- The Washington Times - Wednesday, March 29, 2017

Upwards of 1.4 billion records were compromised during the last calendar year, researchers said Tuesday, indicating an 86 percent increase over 2015.

A total of 1,792 separate breaches were reported worldwide in 2016, according to the annual Breach Level Index published Tuesday by Gemalto, a Dutch digital security company, in turn affecting the integrity of over 1.38 billion different records.

The nearly 1.4 billion figure, when broken down averages out to roughly 3.8 million records becoming compromised each day during 2016, or about 44 records every second.

By comparison, a relatively meager 740 million records were compromised during all of 2015, according to Gemalto.

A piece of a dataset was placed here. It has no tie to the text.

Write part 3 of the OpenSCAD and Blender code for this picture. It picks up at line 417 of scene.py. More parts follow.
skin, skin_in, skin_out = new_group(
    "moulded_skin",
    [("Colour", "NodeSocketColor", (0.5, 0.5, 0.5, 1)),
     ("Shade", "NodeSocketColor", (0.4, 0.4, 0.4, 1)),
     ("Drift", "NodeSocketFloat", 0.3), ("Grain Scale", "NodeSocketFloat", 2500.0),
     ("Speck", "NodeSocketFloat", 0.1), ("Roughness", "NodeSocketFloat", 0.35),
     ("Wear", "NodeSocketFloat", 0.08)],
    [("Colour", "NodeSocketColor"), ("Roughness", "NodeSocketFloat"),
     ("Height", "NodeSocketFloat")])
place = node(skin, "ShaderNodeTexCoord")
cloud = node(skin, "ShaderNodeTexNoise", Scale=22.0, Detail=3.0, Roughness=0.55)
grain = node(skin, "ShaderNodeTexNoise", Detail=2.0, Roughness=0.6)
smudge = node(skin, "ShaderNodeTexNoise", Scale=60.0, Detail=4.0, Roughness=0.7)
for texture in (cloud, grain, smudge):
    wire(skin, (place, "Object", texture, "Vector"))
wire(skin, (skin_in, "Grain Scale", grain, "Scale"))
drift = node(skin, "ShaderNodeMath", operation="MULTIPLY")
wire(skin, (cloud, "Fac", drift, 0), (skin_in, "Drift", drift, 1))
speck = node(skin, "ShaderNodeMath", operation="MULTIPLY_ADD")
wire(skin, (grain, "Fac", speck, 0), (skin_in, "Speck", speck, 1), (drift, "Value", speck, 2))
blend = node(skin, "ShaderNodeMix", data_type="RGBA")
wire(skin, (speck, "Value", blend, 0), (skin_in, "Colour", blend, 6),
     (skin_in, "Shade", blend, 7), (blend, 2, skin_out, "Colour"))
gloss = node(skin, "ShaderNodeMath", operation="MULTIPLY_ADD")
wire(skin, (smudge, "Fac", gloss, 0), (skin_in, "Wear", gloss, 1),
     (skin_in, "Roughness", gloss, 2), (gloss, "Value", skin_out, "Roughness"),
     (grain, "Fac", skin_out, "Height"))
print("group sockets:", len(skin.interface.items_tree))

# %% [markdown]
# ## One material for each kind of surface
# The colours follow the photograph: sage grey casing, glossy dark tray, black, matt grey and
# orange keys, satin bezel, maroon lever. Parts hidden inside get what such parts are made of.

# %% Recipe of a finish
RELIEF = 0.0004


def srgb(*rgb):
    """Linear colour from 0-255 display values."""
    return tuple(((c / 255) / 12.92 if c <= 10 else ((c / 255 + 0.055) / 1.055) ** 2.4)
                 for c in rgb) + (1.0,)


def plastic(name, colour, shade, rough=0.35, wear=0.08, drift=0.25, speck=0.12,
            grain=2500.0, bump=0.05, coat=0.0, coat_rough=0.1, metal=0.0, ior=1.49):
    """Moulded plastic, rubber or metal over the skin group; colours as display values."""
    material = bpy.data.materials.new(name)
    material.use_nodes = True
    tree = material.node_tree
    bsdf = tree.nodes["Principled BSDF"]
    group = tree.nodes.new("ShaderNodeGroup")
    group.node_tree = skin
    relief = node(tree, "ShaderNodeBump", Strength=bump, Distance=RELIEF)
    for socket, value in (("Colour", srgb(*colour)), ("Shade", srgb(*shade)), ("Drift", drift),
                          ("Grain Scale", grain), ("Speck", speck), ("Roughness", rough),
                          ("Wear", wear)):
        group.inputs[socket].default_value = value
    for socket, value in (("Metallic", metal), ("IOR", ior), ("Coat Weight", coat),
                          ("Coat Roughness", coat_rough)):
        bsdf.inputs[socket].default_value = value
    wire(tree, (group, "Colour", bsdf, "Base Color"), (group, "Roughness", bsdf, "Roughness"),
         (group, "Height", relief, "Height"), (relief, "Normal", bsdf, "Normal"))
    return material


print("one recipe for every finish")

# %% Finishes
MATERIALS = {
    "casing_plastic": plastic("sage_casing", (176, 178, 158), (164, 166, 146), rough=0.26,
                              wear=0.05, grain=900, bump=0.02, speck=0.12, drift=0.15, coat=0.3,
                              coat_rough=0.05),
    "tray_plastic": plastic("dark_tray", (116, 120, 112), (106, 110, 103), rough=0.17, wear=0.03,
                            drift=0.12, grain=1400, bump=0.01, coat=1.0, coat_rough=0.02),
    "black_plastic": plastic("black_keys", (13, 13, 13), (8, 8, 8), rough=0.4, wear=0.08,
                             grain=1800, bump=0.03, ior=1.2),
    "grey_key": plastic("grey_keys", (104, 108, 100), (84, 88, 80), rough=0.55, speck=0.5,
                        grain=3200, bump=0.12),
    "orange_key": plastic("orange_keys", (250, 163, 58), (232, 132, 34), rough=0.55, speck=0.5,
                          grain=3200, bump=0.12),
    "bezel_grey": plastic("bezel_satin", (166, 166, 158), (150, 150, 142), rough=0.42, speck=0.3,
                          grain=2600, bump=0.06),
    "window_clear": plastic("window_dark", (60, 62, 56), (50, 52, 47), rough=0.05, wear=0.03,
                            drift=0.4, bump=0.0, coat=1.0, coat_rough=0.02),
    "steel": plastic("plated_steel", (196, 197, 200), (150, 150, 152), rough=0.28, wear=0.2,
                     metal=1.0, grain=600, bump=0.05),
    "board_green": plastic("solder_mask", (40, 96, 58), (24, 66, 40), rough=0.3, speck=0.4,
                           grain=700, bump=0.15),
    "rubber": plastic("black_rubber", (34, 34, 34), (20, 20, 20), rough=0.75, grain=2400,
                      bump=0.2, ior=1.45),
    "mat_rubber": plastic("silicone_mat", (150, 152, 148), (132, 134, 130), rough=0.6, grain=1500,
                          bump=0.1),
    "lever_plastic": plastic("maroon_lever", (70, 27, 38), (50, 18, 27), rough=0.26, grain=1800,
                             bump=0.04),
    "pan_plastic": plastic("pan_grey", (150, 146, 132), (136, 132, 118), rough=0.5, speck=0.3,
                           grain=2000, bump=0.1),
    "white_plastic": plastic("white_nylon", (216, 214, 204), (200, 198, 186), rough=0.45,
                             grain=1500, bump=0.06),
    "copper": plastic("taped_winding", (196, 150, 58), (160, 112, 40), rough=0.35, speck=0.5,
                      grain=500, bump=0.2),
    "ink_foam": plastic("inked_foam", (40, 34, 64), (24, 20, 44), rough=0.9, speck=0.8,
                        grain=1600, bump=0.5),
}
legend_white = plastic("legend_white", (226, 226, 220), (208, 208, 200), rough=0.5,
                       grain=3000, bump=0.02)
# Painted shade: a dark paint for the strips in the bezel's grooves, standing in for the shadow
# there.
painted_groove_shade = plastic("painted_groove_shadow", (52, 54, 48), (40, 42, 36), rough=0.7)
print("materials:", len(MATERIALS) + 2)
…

Hackers, cybercriminals and other malicious outsiders were responsible for just over two-thirds of last year’s data breaches, while accidental loss and insider threats were ranked second and third respectively, Gemalto said.

The healthcare industry suffered 28 percent of all reported breaches in 2016, the report added, notwithstanding a spike in attacks against other sectors as well.

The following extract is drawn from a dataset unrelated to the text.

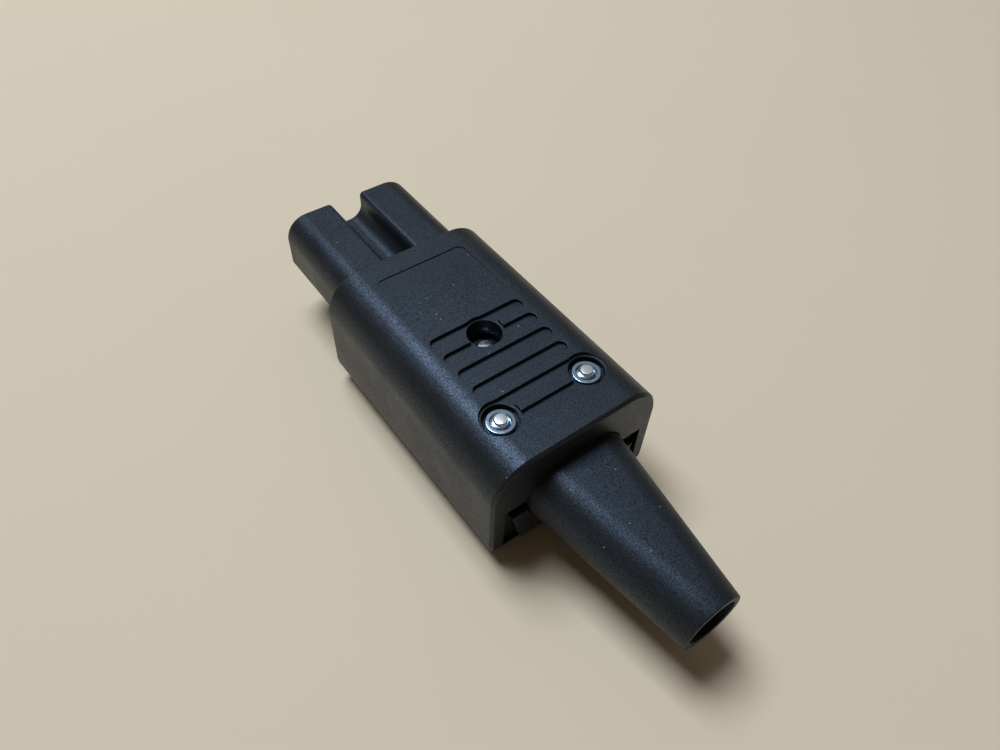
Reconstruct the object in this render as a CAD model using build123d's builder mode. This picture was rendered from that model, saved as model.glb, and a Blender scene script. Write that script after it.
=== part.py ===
"""Three-pole keyed cord connector for hot conditions, the kind that is wired with a screwdriver.

Millimetres. X runs along the connector, from the mating nose at -X to the cord boot at +X,
Y runs across it and Z is up. The connector lies on its underside at Z = 0, keyway upwards,
and the origin is under the middle of the whole length.
"""

import os

from build123d import *

os.makedirs("parts", exist_ok=True)

# Housing, outside
shell_length = 45.0
shell_width = 29.8
shell_height = 21.6
shell_top_radius = 6.2
shell_bottom_radius = 4.8
shell_end_radius = 4.2
shell_edge = 0.45
parting_height = 1.6

# Housing, inside
side_wall = 2.0
end_wall = 2.0
roof_wall = 1.8
floor_thickness = 2.6
joint_gap = 0.1
seat_gap = 0.05

# Mating nose and its keyway
nose_width = 24.0
nose_height = 16.0
nose_reach = 20.3
nose_drop = 2.2
nose_corner_radius = 4.1
nose_chamfer = 6.9
nose_front_edge = 0.5
keyway_width = 5.5
keyway_depth = 4.9
keyway_bottom_radius = 2.4
keyway_lip_round = 0.9

# Contacts behind the face, for flat pins of 4 x 2 mm
pole_spacing = 14.0
pole_depth = 6.0
earth_offset = 4.0
pin_slot_width = 2.6
pin_slot_height = 4.6
pin_slot_wall = 2.0
pin_slot_lead = 0.4
chamber_width = 3.6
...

The number of records compromised in attacks against financial services victims went from 1.1 million in 2015 to 13.3 million in 2016, according to Gemalto, indicating a surge of 1,070 percent. The number of breaches suffered by the tech sector spiked by nearly 55 percent, meanwhile, accounting for more than a tenth of last year’s reported incidents.

Jason Hart, Gemalto’s vice president and chief technology officer for data protection, said researchers who wrote the report identified several trends evidenced time and time again during the course of reviewing major security incidents reported during 2015, including the AdultFriend Finder breach that compromised 400 million records and a hack against the Philippines’ Commission on Elections.

“Hackers are casting a wider net and are using easily attainable account and identity information as a starting point for high value targets. Clearly, fraudsters are also shifting from attacks targeted at financial organizations to infiltrating large data bases such as entertainment and social media sites. Lastly, fraudsters have been using encryption to make breached data unreadable, then hold it for ransom and decrypting once they are paid.”

“Knowing exactly where their data resides and who has access to it will help enterprises outline security strategies based on data categories that make the most sense for their organizations,” he said. “Encryption and authentication are no longer ‘best practices’ but necessities.”